Laissant exploser sa colère dans plusieurs vidéos d’une rare virulence, l’homme d’affaires Evguéni Prigojine a aussi mis en cause le haut commandement pour les «dizaines de milliers» de Russes tués et blessés en Ukraine. Un retrait de Wagner de Bakhmout, où cette organisation est en première ligne, laisserait l’armée russe en délicate posture, au moment où les Ukrainiens disent achever leurs préparatifs avant une grande offensive présentée comme imminente.

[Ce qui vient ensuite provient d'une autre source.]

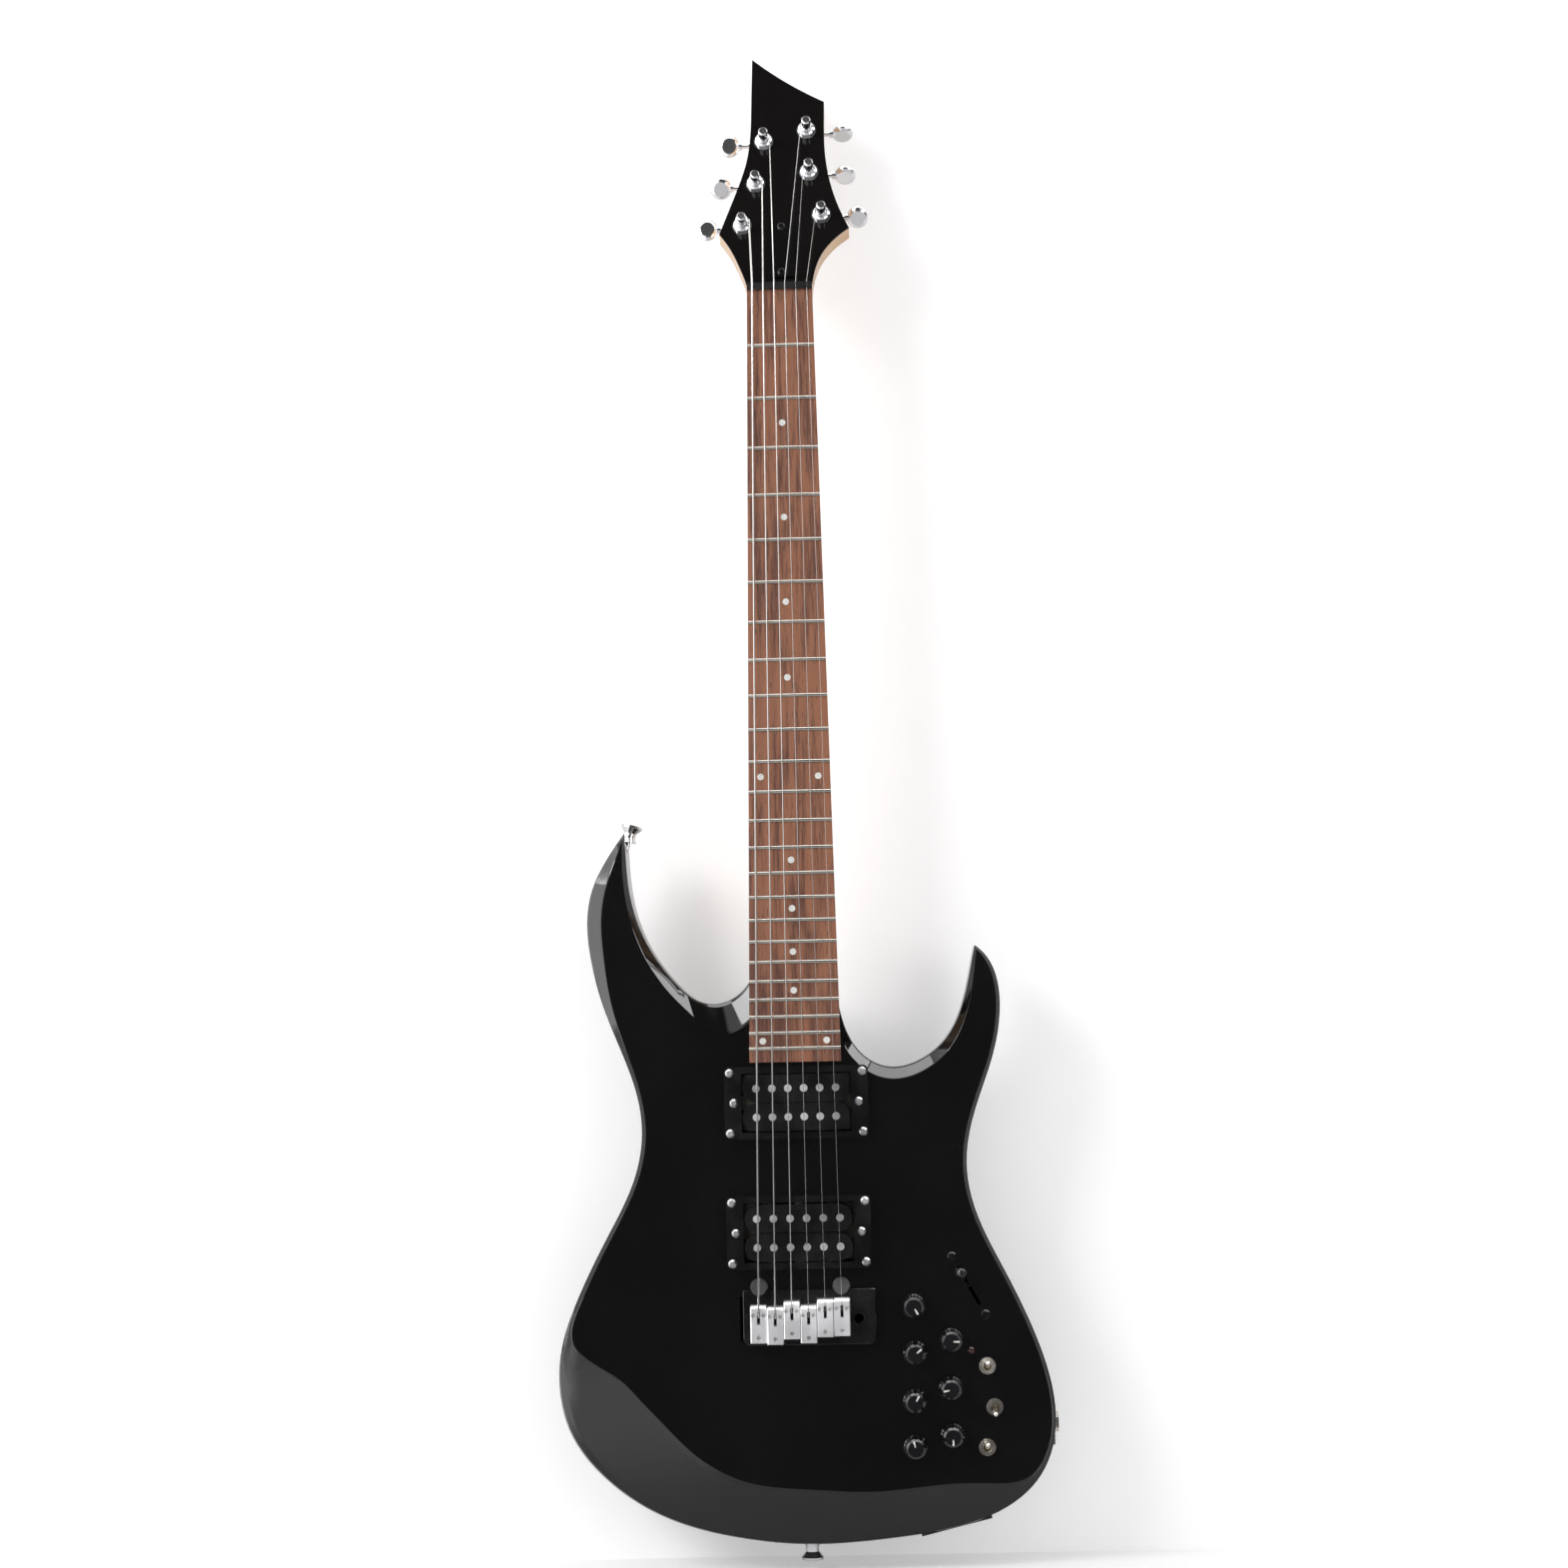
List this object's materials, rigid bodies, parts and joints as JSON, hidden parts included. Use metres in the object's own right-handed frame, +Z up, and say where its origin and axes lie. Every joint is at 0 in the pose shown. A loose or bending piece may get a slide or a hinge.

Le chef de Wagner accuse depuis des mois l’état-major russe de ne pas fournir suffisamment de munitions à ses hommes pour les priver d’une victoire à Bakhmout qui ferait de l’ombre à l’armée régulière, laquelle a essuyé des revers l’an dernier. Mais, dans trois vidéos diffusées vendredi par son service de presse, les attaques de M. Prigojine atteignent un niveau sans précédent, exposant les vives tensions qui existent au sein des forces de Moscou.
«Le 10 mai 2023, nous devrons transférer nos positions à Bakhmout aux unités du ministère de la Défense et retirer les éléments de Wagner vers l’arrière pour panser nos plaies», y déclare-t-il. M. Prigojine motive cette décision par son refus de laisser «(ses) gars, sans munitions, subir des pertes inutiles et injustifiées».
Si ces déclarations prennent la forme d’une annonce, il pourrait en fait s’agir d’un ultimatum: le patron de Wagner est coutumier des déclarations à chaud et il lui arrive de faire machine arrière.
Fortes tensions
Dans une des vidéos, M. Prigojine accuse nommément le ministre russe de la Défense Sergueï Choïgou et le chef de l’état-major Valéri Guérassimov d’être responsables de «dizaines de milliers de tués et de blessés» en Ukraine. «Ils porteront la responsabilité de dizaines de milliers de tués et de blessés devant leurs mères et leurs enfants», lâche-t-il.
La charge contre l’état-major avait débuté avec une première vidéo macabre mise en ligne dans la nuit de jeudi à vendredi, dans laquelle on voit M. Prigojine déambuler parmi des dizaines de cadavres alignés sur le sol. «Ces gars sont de Wagner. Ils sont morts aujourd’hui, leur sang est encore chaud (...) Ils sont morts pour que vous puissiez vous engraisser dans vos bureaux!», s’exclame-t-il, le visage déformé par la rage.
«Vous vous asseyez dans vos clubs hors de prix et vos enfants profitent de la vie, font des vidéos sur YouTube!», poursuit-il en lançant des insultes. «Choïgou ! Guérassimov ! Où sont mes putains d’obus?!», tonne M. Prigojine.
Le «No comment» du côté russe
Interrogé par la presse sur ces tensions, le porte-parole du Kremlin, Dmitri Peskov, a répondu avoir «vu les déclarations» du chef de Wagner mais a refusé de les commenter. De son côté, le ministère russe de la Défense a fait comme si de rien n’était dans son bulletin quotidien, évoquant laconiquement les «offensives» des hommes de ce groupe paramilitaire à Bakhmout, «appuyés» par «les unités aéroportées» de l’armée régulière.
Le dirigeant tchétchène, Ramzan Kadyrov, habitué aux diatribes offensives sur le conflit, a appelé sur Telegram l’état-major russe à «se rendre» à Bakhmout «et régler les choses» pour «sortir de cette situation».
Tandis que les tensions éclatent au grand jour, sur le terrain, les combats se poursuivent. Selon la vice-ministre ukrainienne de la Défense, Ganna Maliar, la Russie espère conquérir Bakhmout d’ici mardi, le jour où elle célèbre en grande pompe la victoire sur l’Allemagne nazie dans une grande fête d’exaltation patriotique.
Grande offensive ukrainienne
Mme Maliar pense que la nouvelle tactique de Moscou consiste à «retirer des hommes de Wagner» pour les «remplacer par des unités d’assaut de parachutistes» de l’armée. Quoiqu’il en soit, ces désaccords ressurgissent au moment où Kiev affirme se préparer à tenter de manière imminente de reconquérir les territoires occupés.
Face à «la hausse (du nombre) des bombardements» ukrainiens, les autorités installées par la Russie dans les zones qu’elle occupe dans la région méridionale de Zaporijjia ont annoncé l’évacuation de 70.000 personnes de 18 localités. Les analystes citent Zaporijjia comme un théâtre possible de la grande offensive annoncée depuis des semaines par Kiev.